-------- DATA SECTION

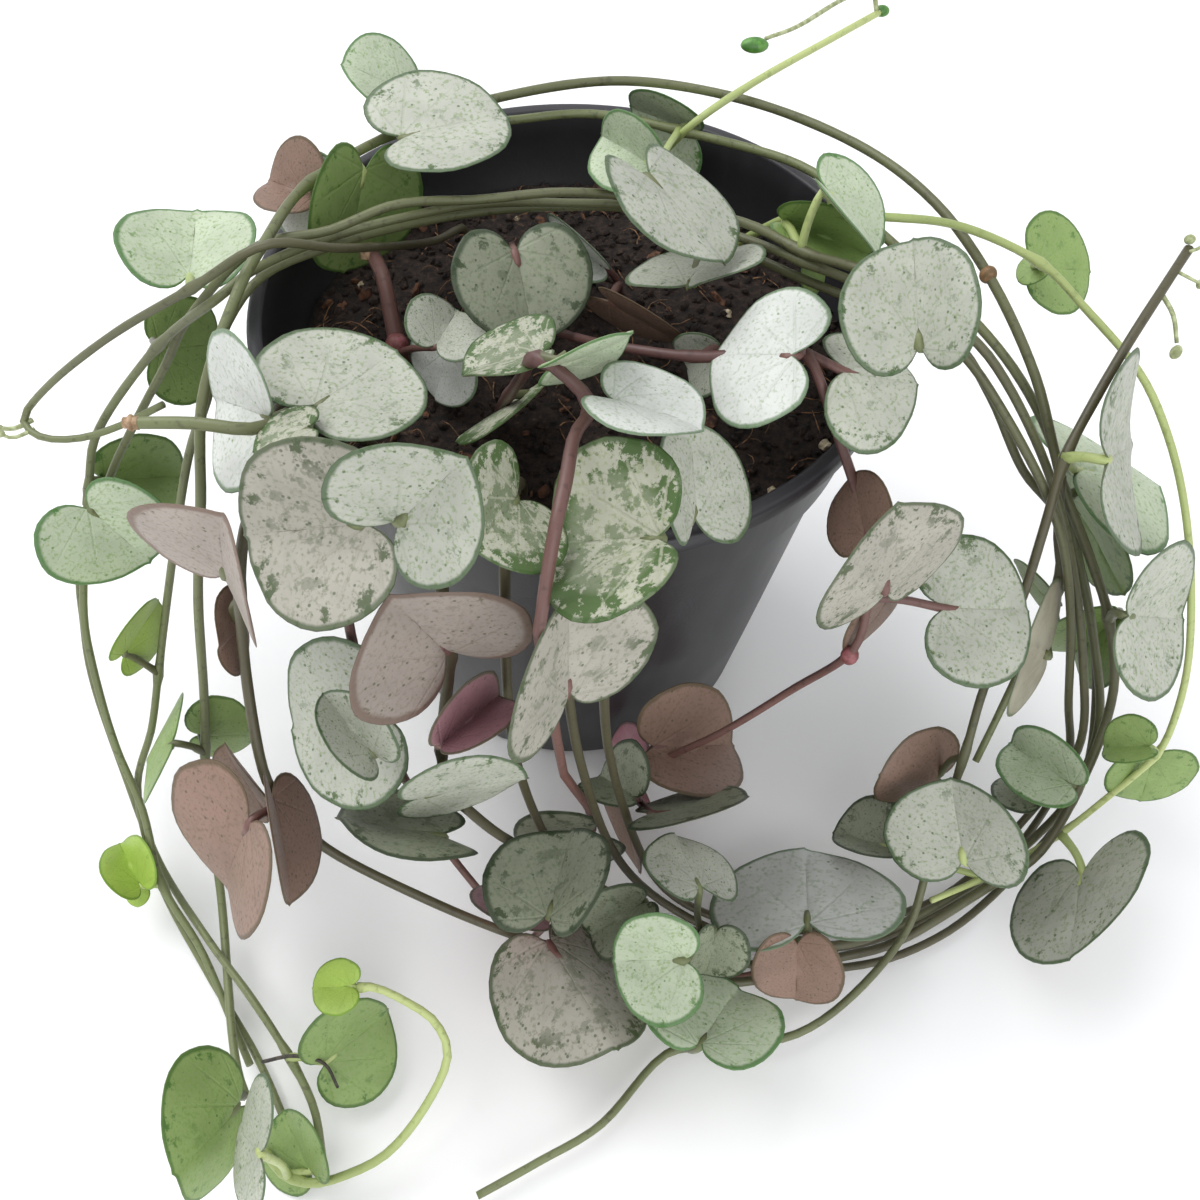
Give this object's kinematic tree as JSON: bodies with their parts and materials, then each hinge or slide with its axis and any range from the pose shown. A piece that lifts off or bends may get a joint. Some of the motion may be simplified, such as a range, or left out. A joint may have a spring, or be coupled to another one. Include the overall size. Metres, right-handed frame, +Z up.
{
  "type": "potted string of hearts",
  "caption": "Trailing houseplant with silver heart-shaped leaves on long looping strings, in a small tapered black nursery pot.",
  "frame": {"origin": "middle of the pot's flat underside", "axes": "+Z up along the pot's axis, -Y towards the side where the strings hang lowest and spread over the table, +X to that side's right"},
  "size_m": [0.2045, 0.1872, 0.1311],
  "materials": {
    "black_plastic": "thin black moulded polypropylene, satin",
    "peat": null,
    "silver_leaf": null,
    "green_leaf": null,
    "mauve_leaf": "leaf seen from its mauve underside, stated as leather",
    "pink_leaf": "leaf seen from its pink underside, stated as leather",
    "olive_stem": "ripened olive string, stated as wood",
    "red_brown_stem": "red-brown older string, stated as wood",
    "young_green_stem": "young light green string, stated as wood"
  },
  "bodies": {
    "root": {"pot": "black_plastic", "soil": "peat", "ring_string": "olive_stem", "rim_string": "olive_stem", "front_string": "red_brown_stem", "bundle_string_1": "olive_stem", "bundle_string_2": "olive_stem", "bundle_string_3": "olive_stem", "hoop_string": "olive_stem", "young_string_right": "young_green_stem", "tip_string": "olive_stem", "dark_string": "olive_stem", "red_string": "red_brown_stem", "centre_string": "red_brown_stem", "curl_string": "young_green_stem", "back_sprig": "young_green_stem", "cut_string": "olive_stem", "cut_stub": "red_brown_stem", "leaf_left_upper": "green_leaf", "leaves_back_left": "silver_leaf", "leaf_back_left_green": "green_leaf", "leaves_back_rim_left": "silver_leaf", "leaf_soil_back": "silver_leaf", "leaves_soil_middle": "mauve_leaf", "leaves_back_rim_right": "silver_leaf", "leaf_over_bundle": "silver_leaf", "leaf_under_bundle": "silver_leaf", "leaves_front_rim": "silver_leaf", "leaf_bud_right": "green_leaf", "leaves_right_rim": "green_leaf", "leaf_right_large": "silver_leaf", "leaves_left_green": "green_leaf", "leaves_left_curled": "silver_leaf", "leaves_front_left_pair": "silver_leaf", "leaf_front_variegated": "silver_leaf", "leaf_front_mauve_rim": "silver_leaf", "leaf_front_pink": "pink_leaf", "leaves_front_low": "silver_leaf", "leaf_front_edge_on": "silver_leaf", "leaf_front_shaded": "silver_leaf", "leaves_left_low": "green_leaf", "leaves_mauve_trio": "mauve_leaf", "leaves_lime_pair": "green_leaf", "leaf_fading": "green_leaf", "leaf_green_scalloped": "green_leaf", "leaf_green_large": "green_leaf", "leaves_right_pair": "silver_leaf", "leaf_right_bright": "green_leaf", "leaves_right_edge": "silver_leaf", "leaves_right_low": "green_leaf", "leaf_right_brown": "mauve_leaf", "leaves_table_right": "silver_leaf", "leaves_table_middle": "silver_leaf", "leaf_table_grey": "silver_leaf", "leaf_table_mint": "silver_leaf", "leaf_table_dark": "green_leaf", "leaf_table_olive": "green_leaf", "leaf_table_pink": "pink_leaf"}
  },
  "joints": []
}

----------------

TASK PROMPT:
Repeat the whole listing exactly, keeping every line intact.

CORRECT RESPONSE:
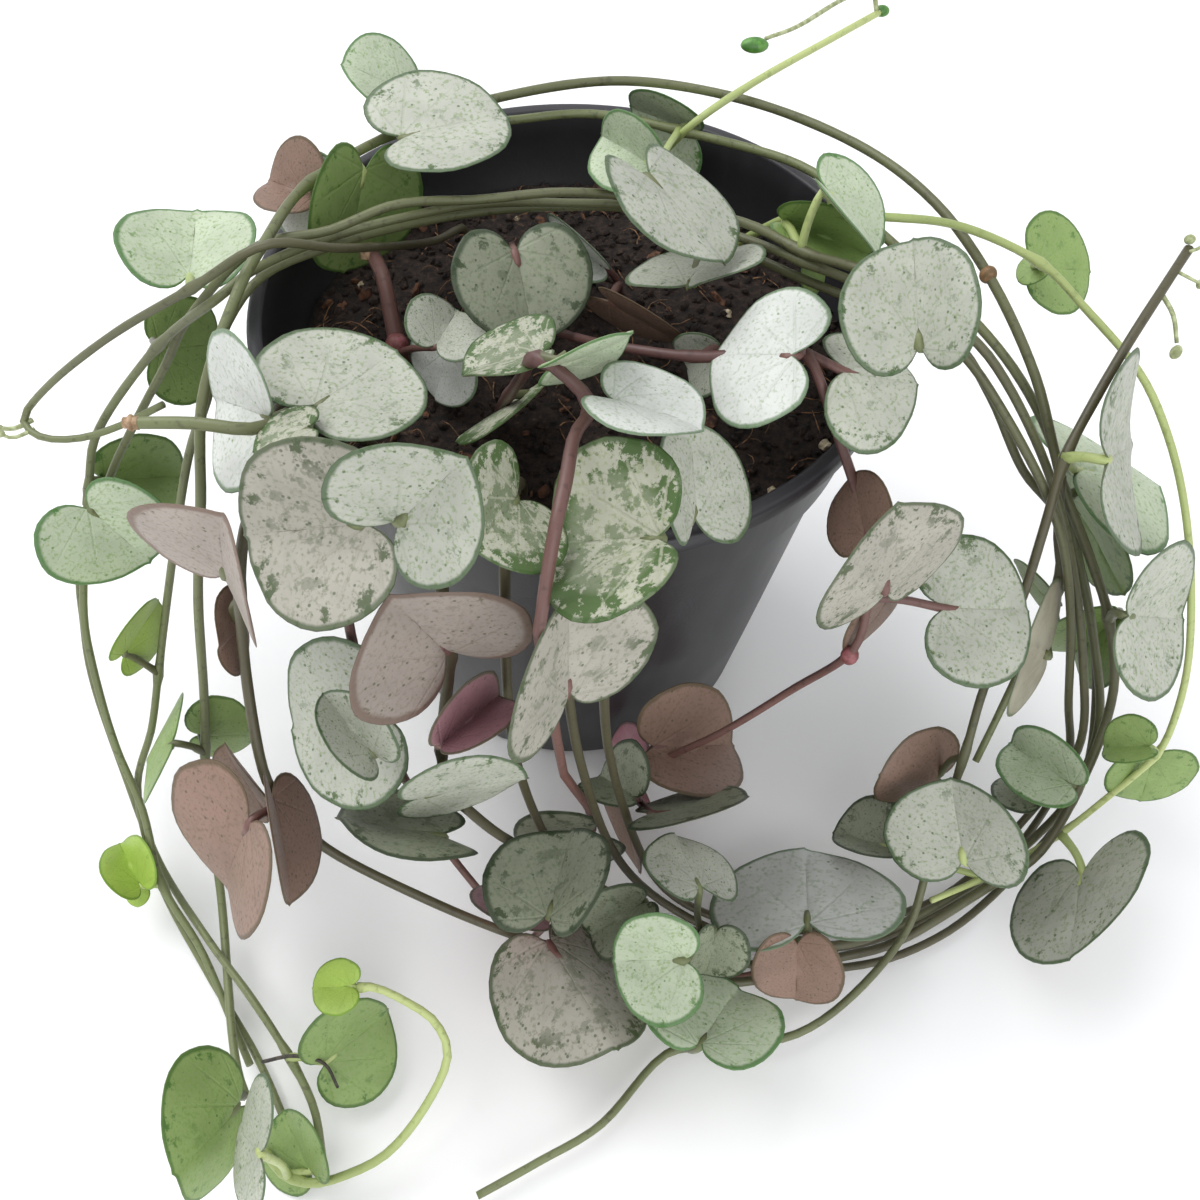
Give this object's kinematic tree as JSON: bodies with their parts and materials, then each hinge or slide with its axis and any range from the pose shown. A piece that lifts off or bends may get a joint. Some of the motion may be simplified, such as a range, or left out. A joint may have a spring, or be coupled to another one. Include the overall size. Metres, right-handed frame, +Z up.
{
  "type": "potted string of hearts",
  "caption": "Trailing houseplant with silver heart-shaped leaves on long looping strings, in a small tapered black nursery pot.",
  "frame": {"origin": "middle of the pot's flat underside", "axes": "+Z up along the pot's axis, -Y towards the side where the strings hang lowest and spread over the table, +X to that side's right"},
  "size_m": [0.2045, 0.1872, 0.1311],
  "materials": {
    "black_plastic": "thin black moulded polypropylene, satin",
    "peat": null,
    "silver_leaf": null,
    "green_leaf": null,
    "mauve_leaf": "leaf seen from its mauve underside, stated as leather",
    "pink_leaf": "leaf seen from its pink underside, stated as leather",
    "olive_stem": "ripened olive string, stated as wood",
    "red_brown_stem": "red-brown older string, stated as wood",
    "young_green_stem": "young light green string, stated as wood"
  },
  "bodies": {
    "root": {"pot": "black_plastic", "soil": "peat", "ring_string": "olive_stem", "rim_string": "olive_stem", "front_string": "red_brown_stem", "bundle_string_1": "olive_stem", "bundle_string_2": "olive_stem", "bundle_string_3": "olive_stem", "hoop_string": "olive_stem", "young_string_right": "young_green_stem", "tip_string": "olive_stem", "dark_string": "olive_stem", "red_string": "red_brown_stem", "centre_string": "red_brown_stem", "curl_string": "young_green_stem", "back_sprig": "young_green_stem", "cut_string": "olive_stem", "cut_stub": "red_brown_stem", "leaf_left_upper": "green_leaf", "leaves_back_left": "silver_leaf", "leaf_back_left_green": "green_leaf", "leaves_back_rim_left": "silver_leaf", "leaf_soil_back": "silver_leaf", "leaves_soil_middle": "mauve_leaf", "leaves_back_rim_right": "silver_leaf", "leaf_over_bundle": "silver_leaf", "leaf_under_bundle": "silver_leaf", "leaves_front_rim": "silver_leaf", "leaf_bud_right": "green_leaf", "leaves_right_rim": "green_leaf", "leaf_right_large": "silver_leaf", "leaves_left_green": "green_leaf", "leaves_left_curled": "silver_leaf", "leaves_front_left_pair": "silver_leaf", "leaf_front_variegated": "silver_leaf", "leaf_front_mauve_rim": "silver_leaf", "leaf_front_pink": "pink_leaf", "leaves_front_low": "silver_leaf", "leaf_front_edge_on": "silver_leaf", "leaf_front_shaded": "silver_leaf", "leaves_left_low": "green_leaf", "leaves_mauve_trio": "mauve_leaf", "leaves_lime_pair": "green_leaf", "leaf_fading": "green_leaf", "leaf_green_scalloped": "green_leaf", "leaf_green_large": "green_leaf", "leaves_right_pair": "silver_leaf", "leaf_right_bright": "green_leaf", "leaves_right_edge": "silver_leaf", "leaves_right_low": "green_leaf", "leaf_right_brown": "mauve_leaf", "leaves_table_right": "silver_leaf", "leaves_table_middle": "silver_leaf", "leaf_table_grey": "silver_leaf", "leaf_table_mint": "silver_leaf", "leaf_table_dark": "green_leaf", "leaf_table_olive": "green_leaf", "leaf_table_pink": "pink_leaf"}
  },
  "joints": []
}